The problem
Pick every line with "lifts" from the material below.

Lines of data
** Begin **

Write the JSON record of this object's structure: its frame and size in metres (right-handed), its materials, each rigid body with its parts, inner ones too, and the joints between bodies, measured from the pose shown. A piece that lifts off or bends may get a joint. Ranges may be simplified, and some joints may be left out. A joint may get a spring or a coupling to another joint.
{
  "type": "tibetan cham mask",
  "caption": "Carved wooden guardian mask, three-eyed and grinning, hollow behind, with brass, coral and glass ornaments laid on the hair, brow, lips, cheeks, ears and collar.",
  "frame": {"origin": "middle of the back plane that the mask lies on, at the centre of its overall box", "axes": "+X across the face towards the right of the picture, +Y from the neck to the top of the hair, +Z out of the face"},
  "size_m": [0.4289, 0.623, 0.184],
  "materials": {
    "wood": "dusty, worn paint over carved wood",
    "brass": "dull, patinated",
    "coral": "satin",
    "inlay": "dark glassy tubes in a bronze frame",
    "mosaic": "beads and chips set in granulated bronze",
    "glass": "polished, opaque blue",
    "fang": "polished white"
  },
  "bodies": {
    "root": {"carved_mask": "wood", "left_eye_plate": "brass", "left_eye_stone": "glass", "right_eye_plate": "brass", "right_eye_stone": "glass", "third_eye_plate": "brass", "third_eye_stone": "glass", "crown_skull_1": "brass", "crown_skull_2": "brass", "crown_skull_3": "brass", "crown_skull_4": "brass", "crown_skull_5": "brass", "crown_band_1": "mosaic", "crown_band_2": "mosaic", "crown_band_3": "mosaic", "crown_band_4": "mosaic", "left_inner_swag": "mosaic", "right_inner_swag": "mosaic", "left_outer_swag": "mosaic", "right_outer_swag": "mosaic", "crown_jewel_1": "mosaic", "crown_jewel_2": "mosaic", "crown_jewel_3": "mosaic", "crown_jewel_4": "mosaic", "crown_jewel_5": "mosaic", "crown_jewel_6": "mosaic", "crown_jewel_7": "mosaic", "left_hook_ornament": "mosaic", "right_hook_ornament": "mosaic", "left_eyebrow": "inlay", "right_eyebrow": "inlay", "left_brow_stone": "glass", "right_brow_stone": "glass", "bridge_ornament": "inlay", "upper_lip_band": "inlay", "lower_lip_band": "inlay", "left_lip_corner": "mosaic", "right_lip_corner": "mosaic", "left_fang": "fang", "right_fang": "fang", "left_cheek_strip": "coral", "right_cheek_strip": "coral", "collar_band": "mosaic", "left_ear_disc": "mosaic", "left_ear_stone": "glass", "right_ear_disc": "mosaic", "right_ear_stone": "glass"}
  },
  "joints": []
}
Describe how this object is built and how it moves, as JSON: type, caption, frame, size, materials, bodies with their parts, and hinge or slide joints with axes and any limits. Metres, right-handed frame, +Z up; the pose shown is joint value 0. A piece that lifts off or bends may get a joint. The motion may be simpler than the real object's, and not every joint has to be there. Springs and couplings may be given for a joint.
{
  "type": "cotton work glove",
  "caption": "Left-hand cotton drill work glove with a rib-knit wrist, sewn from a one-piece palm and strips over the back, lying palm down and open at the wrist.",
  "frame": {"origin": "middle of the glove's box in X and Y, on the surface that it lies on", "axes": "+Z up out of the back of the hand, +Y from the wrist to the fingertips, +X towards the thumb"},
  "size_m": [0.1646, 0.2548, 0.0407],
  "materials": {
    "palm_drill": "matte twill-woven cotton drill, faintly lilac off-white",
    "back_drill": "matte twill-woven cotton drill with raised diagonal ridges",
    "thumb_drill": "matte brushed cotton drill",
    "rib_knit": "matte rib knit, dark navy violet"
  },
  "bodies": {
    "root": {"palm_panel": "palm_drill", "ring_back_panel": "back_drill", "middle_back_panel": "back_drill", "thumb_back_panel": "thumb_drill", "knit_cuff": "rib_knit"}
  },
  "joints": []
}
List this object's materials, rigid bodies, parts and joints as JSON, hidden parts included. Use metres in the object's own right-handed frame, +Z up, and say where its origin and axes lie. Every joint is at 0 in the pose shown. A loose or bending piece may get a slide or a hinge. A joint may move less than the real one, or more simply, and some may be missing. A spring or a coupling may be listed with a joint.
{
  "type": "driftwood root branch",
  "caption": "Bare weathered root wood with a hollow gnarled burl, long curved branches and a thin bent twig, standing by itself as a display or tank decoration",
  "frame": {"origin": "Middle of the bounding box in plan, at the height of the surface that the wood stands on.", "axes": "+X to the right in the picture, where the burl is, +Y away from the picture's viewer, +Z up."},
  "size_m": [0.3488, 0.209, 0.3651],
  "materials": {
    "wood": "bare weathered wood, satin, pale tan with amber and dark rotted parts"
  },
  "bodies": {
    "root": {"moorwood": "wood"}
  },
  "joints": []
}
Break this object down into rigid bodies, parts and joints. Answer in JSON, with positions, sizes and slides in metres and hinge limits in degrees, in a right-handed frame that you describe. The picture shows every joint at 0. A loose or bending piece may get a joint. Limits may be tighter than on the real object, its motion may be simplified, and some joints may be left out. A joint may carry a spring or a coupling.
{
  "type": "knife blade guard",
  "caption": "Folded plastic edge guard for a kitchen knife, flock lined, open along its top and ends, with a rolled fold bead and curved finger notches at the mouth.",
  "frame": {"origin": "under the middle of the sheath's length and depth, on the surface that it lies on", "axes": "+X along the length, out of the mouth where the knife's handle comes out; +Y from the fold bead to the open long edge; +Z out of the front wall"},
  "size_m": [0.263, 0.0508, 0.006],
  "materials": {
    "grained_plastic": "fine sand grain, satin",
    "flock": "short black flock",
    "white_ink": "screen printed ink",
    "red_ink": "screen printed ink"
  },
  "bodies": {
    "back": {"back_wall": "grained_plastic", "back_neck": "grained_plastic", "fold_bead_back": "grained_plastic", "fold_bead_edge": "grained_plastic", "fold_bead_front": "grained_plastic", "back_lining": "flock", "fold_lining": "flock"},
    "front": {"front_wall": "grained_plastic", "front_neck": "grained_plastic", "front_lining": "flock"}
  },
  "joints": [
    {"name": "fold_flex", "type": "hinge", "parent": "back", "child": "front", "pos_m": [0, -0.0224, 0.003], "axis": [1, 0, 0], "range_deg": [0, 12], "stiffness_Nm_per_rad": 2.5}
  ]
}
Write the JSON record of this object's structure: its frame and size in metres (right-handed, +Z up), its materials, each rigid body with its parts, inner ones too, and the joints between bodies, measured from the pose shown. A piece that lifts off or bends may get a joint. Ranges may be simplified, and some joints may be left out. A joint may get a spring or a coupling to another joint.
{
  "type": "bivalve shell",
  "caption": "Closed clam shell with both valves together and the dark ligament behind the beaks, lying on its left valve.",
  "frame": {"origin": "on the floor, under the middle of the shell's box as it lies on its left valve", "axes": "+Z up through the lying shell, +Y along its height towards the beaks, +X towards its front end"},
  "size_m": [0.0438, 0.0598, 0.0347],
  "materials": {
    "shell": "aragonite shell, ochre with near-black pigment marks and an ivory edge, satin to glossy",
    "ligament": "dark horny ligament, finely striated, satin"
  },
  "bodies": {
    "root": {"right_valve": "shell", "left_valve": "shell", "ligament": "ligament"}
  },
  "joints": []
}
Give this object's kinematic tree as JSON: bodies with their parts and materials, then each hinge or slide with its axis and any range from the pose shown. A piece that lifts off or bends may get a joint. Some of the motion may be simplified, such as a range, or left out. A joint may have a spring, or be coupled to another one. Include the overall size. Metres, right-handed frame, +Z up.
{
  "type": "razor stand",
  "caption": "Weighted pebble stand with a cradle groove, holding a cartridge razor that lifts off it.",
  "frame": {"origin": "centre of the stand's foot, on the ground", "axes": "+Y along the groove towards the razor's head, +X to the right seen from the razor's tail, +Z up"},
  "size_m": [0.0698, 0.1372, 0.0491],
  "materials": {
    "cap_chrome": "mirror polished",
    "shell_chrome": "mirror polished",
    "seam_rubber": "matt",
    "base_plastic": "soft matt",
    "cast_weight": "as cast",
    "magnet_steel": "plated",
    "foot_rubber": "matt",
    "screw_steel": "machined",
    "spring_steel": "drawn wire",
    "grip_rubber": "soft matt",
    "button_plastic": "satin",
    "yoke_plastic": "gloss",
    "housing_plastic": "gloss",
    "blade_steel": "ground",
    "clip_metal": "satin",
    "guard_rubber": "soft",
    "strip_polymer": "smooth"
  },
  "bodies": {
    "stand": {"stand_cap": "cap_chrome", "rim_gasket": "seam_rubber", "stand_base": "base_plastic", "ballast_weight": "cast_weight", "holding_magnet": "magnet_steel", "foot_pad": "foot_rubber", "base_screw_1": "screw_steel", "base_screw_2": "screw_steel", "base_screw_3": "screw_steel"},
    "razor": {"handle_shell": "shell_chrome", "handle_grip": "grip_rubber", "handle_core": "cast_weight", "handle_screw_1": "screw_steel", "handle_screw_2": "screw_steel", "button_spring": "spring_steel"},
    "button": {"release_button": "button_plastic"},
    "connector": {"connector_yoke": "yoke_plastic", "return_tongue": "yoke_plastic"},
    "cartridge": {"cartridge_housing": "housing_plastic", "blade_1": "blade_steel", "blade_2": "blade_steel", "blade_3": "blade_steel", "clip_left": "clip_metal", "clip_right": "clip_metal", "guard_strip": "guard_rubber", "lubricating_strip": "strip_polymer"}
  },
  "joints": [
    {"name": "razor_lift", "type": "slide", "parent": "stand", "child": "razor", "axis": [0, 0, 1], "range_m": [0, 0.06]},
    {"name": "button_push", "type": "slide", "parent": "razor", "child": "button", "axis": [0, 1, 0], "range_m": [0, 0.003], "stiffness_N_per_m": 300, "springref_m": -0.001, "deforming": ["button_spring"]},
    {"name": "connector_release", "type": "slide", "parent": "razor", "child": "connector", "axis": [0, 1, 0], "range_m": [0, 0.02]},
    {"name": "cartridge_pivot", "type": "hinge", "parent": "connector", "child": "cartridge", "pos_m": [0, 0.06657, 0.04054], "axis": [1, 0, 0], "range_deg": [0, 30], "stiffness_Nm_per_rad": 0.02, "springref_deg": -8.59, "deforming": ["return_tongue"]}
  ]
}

** End **

Final answer
Write the JSON record of this object's structure: its frame and size in metres (right-handed), its materials, each rigid body with its parts, inner ones too, and the joints between bodies, measured from the pose shown. A piece that lifts off or bends may get a joint. Ranges may be simplified, and some joints may be left out. A joint may get a spring or a coupling to another joint.
Describe how this object is built and how it moves, as JSON: type, caption, frame, size, materials, bodies with their parts, and hinge or slide joints with axes and any limits. Metres, right-handed frame, +Z up; the pose shown is joint value 0. A piece that lifts off or bends may get a joint. The motion may be simpler than the real object's, and not every joint has to be there. Springs and couplings may be given for a joint.
Write the JSON record of this object's structure: its frame and size in metres (right-handed, +Z up), its materials, each rigid body with its parts, inner ones too, and the joints between bodies, measured from the pose shown. A piece that lifts off or bends may get a joint. Ranges may be simplified, and some joints may be left out. A joint may get a spring or a coupling to another joint.
Give this object's kinematic tree as JSON: bodies with their parts and materials, then each hinge or slide with its axis and any range from the pose shown. A piece that lifts off or bends may get a joint. Some of the motion may be simplified, such as a range, or left out. A joint may have a spring, or be coupled to another one. Include the overall size. Metres, right-handed frame, +Z up.
  "caption": "Weighted pebble stand with a cradle groove, holding a cartridge razor that lifts off it.",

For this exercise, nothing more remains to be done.